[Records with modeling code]
--------------------

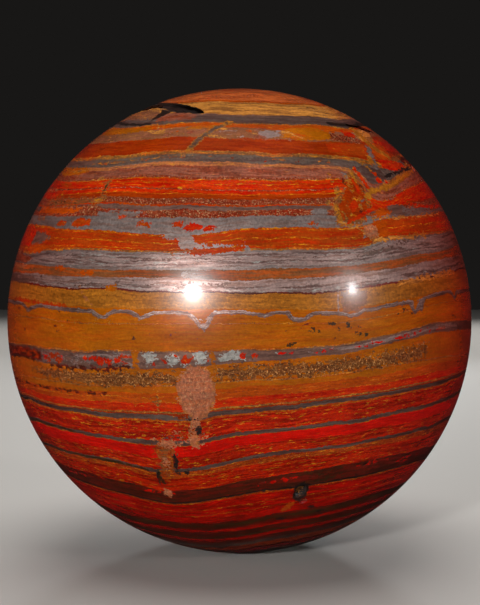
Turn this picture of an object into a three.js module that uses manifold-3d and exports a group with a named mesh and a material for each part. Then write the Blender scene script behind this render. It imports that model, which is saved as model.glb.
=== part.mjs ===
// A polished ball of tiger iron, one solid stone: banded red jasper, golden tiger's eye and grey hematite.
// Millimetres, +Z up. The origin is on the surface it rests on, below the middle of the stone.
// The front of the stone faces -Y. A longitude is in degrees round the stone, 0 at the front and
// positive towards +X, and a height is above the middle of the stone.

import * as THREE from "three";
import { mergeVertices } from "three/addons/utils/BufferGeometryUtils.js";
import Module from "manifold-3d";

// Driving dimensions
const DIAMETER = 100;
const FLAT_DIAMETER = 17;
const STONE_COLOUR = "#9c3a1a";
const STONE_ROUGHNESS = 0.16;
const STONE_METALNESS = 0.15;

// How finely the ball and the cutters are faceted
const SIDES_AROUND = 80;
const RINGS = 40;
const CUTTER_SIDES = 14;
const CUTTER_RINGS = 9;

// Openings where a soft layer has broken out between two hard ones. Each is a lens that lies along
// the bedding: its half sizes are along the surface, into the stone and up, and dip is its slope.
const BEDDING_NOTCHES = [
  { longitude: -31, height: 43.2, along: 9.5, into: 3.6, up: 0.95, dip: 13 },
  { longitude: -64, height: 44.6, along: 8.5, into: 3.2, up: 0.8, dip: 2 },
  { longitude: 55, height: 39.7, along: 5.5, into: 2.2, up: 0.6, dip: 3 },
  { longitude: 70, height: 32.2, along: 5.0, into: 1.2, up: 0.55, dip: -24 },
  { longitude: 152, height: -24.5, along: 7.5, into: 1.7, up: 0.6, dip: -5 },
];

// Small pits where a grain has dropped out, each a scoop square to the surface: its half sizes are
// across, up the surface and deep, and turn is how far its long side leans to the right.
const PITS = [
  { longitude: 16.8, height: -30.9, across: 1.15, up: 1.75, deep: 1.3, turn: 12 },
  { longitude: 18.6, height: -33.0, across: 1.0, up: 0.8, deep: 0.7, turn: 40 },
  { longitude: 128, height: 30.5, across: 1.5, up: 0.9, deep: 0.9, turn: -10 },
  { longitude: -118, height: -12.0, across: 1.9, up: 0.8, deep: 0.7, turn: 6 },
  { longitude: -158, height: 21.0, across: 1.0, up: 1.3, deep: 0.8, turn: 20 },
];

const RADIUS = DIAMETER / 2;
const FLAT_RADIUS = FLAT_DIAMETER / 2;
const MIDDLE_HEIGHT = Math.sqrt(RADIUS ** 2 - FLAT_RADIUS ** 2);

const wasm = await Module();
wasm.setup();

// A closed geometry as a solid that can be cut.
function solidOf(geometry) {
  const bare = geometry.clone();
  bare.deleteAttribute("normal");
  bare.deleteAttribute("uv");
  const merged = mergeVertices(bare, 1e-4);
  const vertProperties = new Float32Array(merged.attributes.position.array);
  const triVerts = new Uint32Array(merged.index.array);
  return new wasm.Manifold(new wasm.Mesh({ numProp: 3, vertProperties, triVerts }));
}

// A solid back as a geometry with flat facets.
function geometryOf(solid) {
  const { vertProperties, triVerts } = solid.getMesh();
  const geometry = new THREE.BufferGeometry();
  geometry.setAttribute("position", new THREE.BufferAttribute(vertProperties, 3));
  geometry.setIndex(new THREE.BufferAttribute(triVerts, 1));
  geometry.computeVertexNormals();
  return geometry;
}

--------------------

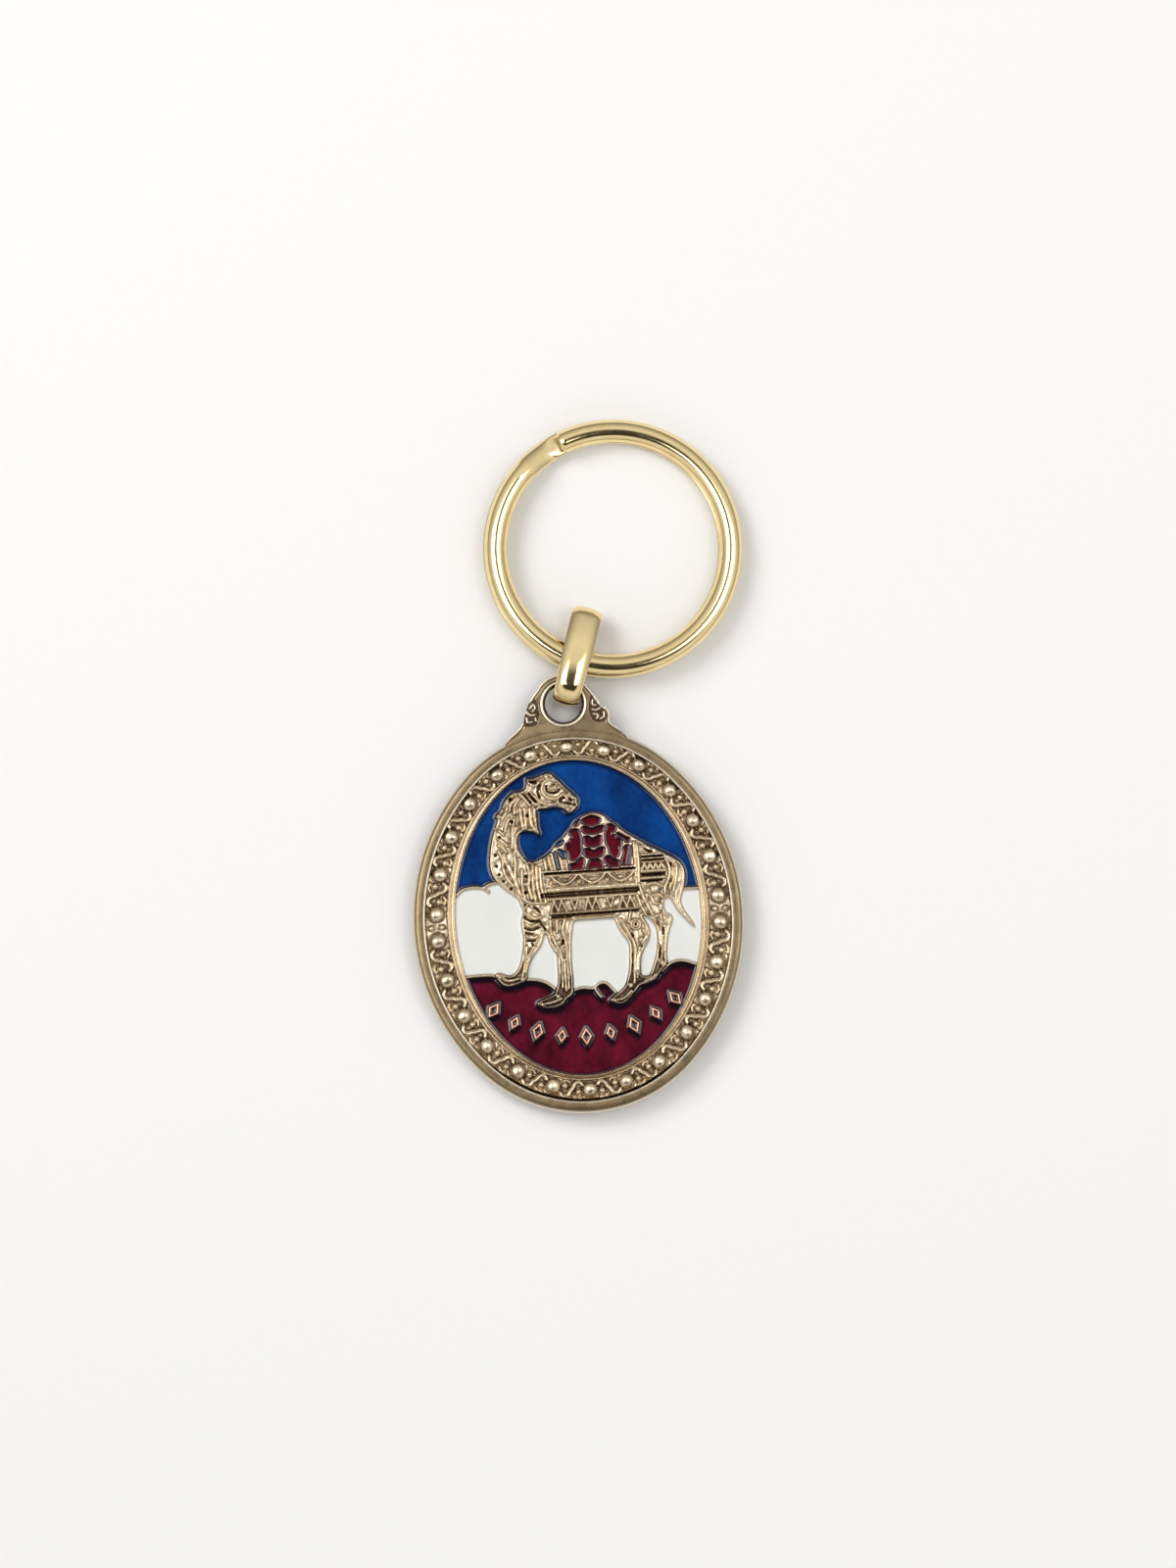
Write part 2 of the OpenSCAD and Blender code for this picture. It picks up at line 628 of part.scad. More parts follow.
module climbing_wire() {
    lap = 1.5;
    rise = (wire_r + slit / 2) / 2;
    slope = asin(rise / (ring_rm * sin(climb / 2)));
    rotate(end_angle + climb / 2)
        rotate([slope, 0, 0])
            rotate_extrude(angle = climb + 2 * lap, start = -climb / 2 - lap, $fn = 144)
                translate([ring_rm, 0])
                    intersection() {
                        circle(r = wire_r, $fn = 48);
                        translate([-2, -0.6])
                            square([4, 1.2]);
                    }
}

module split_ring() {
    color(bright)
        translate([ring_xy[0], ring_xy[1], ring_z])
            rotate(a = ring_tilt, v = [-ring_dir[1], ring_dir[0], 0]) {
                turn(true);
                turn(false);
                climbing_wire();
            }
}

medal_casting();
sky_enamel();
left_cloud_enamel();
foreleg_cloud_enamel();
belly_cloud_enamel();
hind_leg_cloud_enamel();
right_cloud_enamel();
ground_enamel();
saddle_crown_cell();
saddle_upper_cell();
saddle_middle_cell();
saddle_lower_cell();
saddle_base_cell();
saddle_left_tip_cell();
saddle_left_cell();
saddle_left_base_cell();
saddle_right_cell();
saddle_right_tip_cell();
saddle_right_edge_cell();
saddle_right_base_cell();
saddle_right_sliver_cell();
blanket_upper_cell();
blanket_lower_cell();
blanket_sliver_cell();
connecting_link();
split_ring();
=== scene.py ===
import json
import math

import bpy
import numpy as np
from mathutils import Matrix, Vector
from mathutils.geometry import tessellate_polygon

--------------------

DIRECTIVE: Look through the material above and print exactly the lines from the one containing "medal_casting();" to the one containing "import math", both included, and nothing more.

SOLUTION FOR THIS PROBLEM:
medal_casting();
sky_enamel();
left_cloud_enamel();
foreleg_cloud_enamel();
belly_cloud_enamel();
hind_leg_cloud_enamel();
right_cloud_enamel();
ground_enamel();
saddle_crown_cell();
saddle_upper_cell();
saddle_middle_cell();
saddle_lower_cell();
saddle_base_cell();
saddle_left_tip_cell();
saddle_left_cell();
saddle_left_base_cell();
saddle_right_cell();
saddle_right_tip_cell();
saddle_right_edge_cell();
saddle_right_base_cell();
saddle_right_sliver_cell();
blanket_upper_cell();
blanket_lower_cell();
blanket_sliver_cell();
connecting_link();
split_ring();
=== scene.py ===
import json
import math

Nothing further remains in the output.